China is successfully announcing and implemented Action Plan for human rights, monitoring the progress and recreating a new plan for the next term since 2009. Chinese State Council Information Office released fourth Human Rights Action Plan 2021-25, which sets new milestones and tasks for respect of human rights. There is another rare phenomenon attached to the Chinese notion of human rights: parallel human development across society, which implies China considers development as significant human development. The moderate degree of prosperity is the socioeconomic goal that supplements the protection of civil human rights.

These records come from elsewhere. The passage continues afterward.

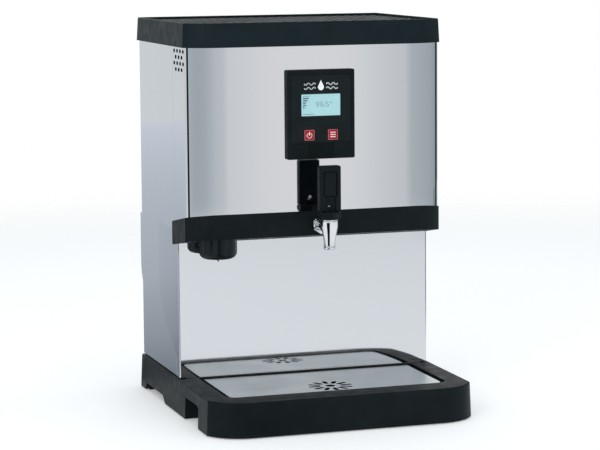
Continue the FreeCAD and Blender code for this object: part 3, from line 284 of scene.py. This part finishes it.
def plates(name, outlines, y_back, thickness, body, finish):
    """Thin raised marks facing -Y: each outline is a ring of (x, z) points."""
    bm = bmesh.new()
    for outline in outlines:
        back = [bm.verts.new((x, y_back, z)) for x, z in outline]
        front = [bm.verts.new((x, y_back - thickness, z)) for x, z in outline]
        bm.faces.new(front)
        bm.faces.new(back)
        for i in range(len(outline)):
            j = (i + 1) % len(outline)
            bm.faces.new((back[i], back[j], front[j], front[i]))
    return add_piece(name, finish_mesh(bm, name), body, finish)


def stroke(points, width):
    """Four-cornered outlines that follow a line of (x, z) points."""
    pieces = []
    for (x0, z0), (x1, z1) in zip(points, points[1:]):
        length = math.hypot(x1 - x0, z1 - z0)
        nx, nz = -(z1 - z0) / length * width / 2, (x1 - x0) / length * width / 2
        ex, ez = (x1 - x0) / length * width * 0.12, (z1 - z0) / length * width * 0.12
        pieces.append([(x0 + nx - ex, z0 + nz - ez), (x1 + nx + ex, z1 + nz + ez),
                       (x1 - nx + ex, z1 - nz + ez), (x0 - nx - ex, z0 - nz - ez)])
    return pieces


def arc(x, z, radius, start, end, steps=20):
    """Points on an arc, angles in degrees from the upward direction, clockwise."""
    turns = [math.radians(start + (end - start) * i / steps) for i in range(steps + 1)]
    return [(x + radius * math.sin(t), z + radius * math.cos(t)) for t in turns]


def box_outline(x0, x1, z0, z1):
    return [(x0, z0), (x1, z0), (x1, z1), (x0, z1)]


# ---- polished sheets ----------------------------------------------------------------------
SHEET = 1.2 * MM


FLAT_HALF = 146 * MM        # half the width of the head's flat front
CORNER_FORWARD = 22 * MM    # how far the rounded corners stand forward of the side strips


def corner_radius():
    """Radius of the head's corners, from the side strips to the flat front."""
    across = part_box("right_vent_strip")[1].x - FLAT_HALF
    return (across ** 2 + CORNER_FORWARD ** 2) / (2 * CORNER_FORWARD)


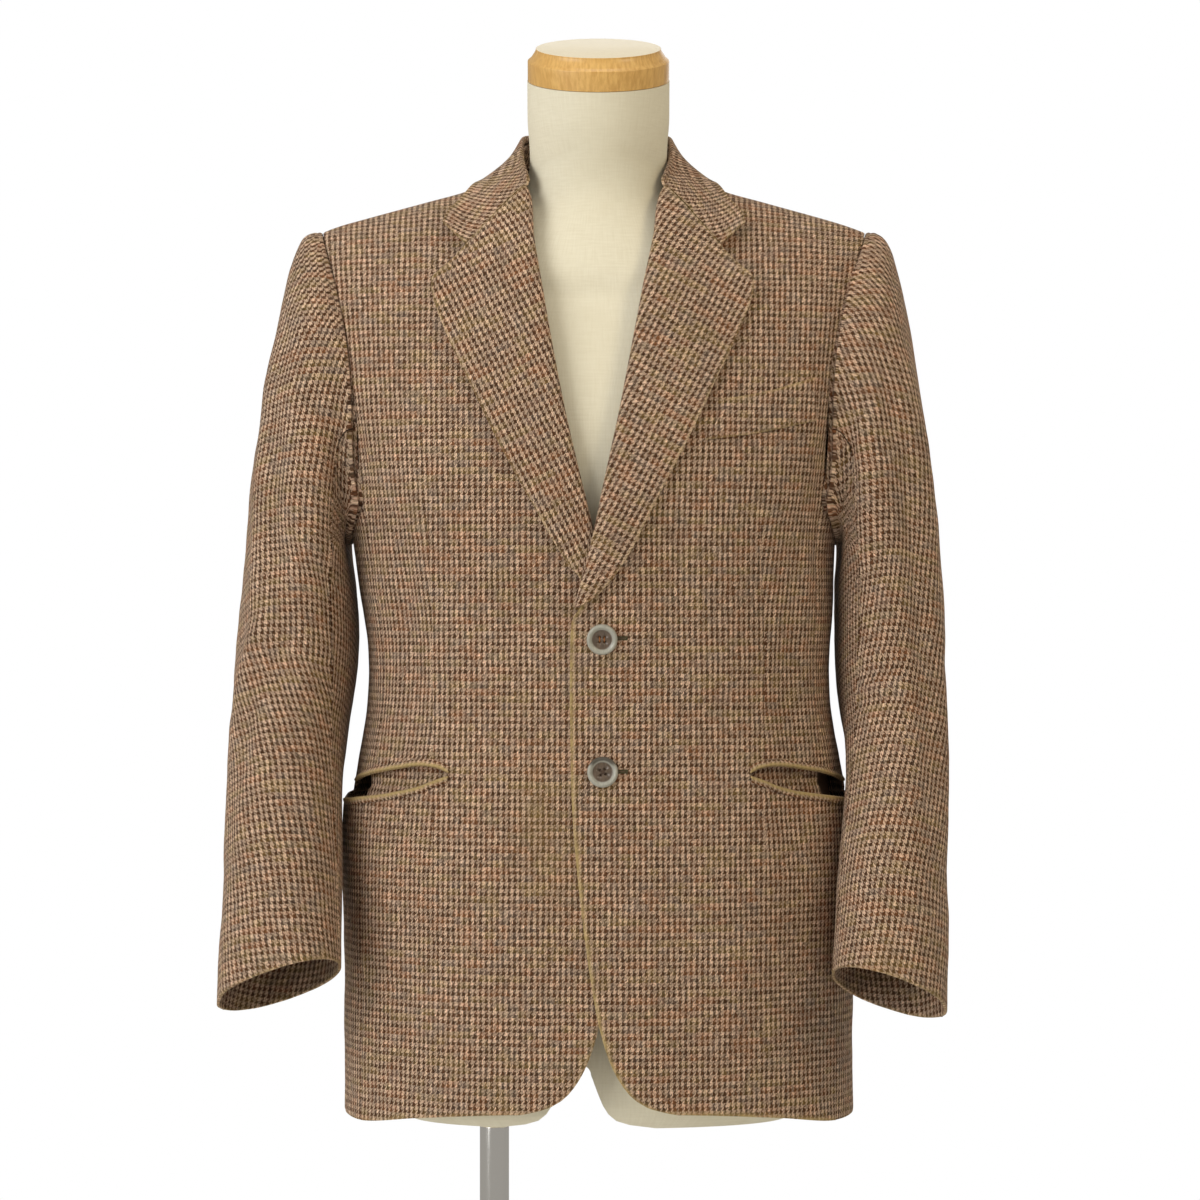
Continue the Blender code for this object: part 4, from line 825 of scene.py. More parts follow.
def make_body():
    """Fronts, side panels and backs."""
    for side, mark in SIDES:
        make_front(side, mark)
        grid, angles = side_grid(side)
        weave = chart(grid, UP, [SIDE_GRAIN] * len(grid[0]), 0, LEVEL_BELOW, side)
        cloth_piece(
            f"side_{mark}_cloth",
            grid,
            weave,
            flip=side == RIGHT,
            keep=lambda i, j: not (j == SLOT_ROW and angles[i] + angles[i + 1] < 2 * SLOT_TO),
            wear=edge_wear(weave, ("foot",), 0.0014),
        )
        grid = back_grid(side)
        start = [-side * abs(point.x) for point in grid[0]]
        weave = chart(grid, UP, start, 0, LEVEL_BELOW, -side)
        wear = edge_wear(weave, ("foot",), 0.0014)
        cloth_piece(f"back_{mark}_cloth", grid, weave, flip=side == LEFT, wear=wear)


# ---- pockets


def jet_chart(grid, side):
    """A jet's weave runs along it."""
    u, v = [], []
    for i, column in enumerate(grid):
        way = 0.0 if i == 0 else u[-1][0] + side * (column[2] - grid[i - 1][2]).length
        u.append([way] * len(column))
        line = [0.0]
        for low, high in zip(column, column[1:]):
            line.append(line[-1] + (high - low).length)
        v.append(line)
    return u, v


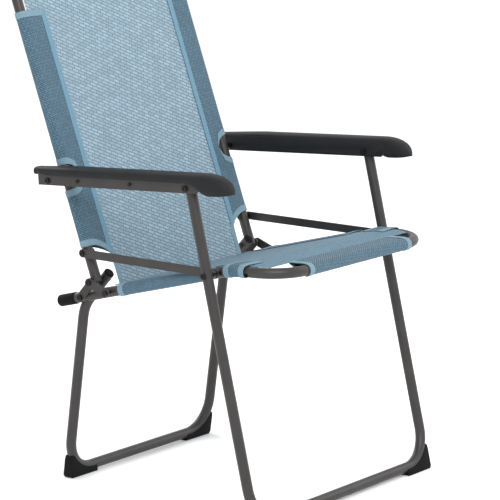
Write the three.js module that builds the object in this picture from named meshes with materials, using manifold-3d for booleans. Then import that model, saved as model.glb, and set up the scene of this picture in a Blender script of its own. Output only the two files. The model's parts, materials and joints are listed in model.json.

The current degree of human rights protection in China is the result of three decades since China embarked on this journey in 1991. Chinese society was less prosperous, yet the central government prioritized human rights currently, China is the second largest economy and is more pressing towards protecting human rights. Following Charles Dickens's logic, China has supported human rights in its struggling phase and is more conscious of watching them in its best times. It became possible due to coordinated efforts between socio-economic development across China, the proliferation of legal and judicial cover for human rights, and broader public awareness of their rights and duties as responsible members of society.
China's commitment to human rights is grounded in the belief that the ultimate goal of human rights is comprehensive development and prosperity for all citizens. The country's efforts to allocate resources and promote development in both rural and urban areas without discrimination reflect a commitment to equity and fairness. For China, human rights are not simply a matter of individual liberties or political freedoms but are tied to the broader goal of ensuring that all citizens can enjoy a high standard of living and equitable opportunities for development. This vision of human rights places a premium on access to education, healthcare, and economic opportunity, with a focus on promoting social stability and sustainable growth.